Ab initio investigation of dicyanoacetylene cation in the ground electronic state: Vibronic coupling and photoionization selection rules

Abstract

Dicyanoacetylene cation, C4N2+, is a species of astrochemical interest. The vibronic spectrum of the ground electronic state of the C4N2+ (X2Πu) is affected by a combination of the Renner–Teller and spin-orbit coupling. The first theoretical prediction of the vibronic energy levels in the ground electronic state of C4N2+ was carried out in 2011 (Ranković et al., 2011). Recently, Lamarre et al. (2015) reported the vibronic spectrum of this species obtained by the PFI-ZEKE photoelectron spectroscopy. They reported discrepancies between the experimental results and the previous theoretical predictions.

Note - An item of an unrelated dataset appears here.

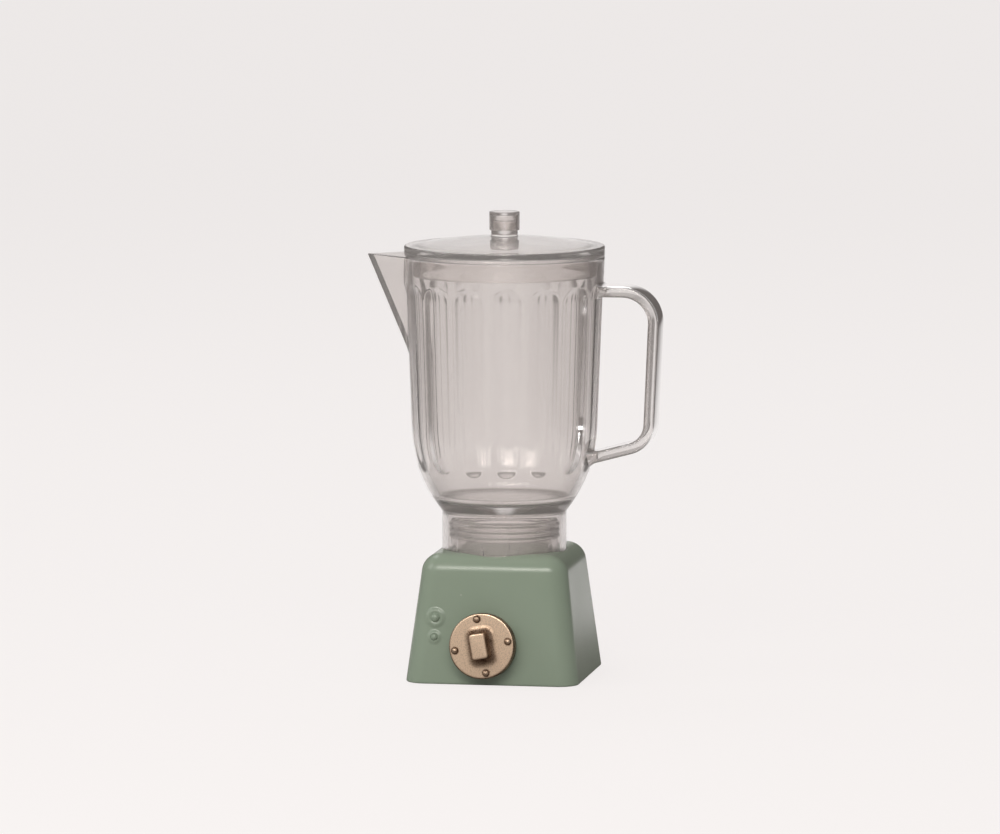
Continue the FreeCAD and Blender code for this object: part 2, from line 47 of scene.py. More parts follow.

In the present work, those discrepancies were resolved by using Renner-Teller parameters obtained by the explicitly correlated coupled-cluster method, CCSD(T)-F12, which includes dynamical correlation to a sufficient extent. Using these parameters, the vibronic spectrum was calculated in a variational manner. Reassignment of two experimentally observed vibronic levels is proposed and agreement between the calculated and experimentally observed levels was achieved. Furthermore, the photoionization selection rules were applied to the X+2Πu←X1Σg+ transition with the aim to elucidate more details about this process.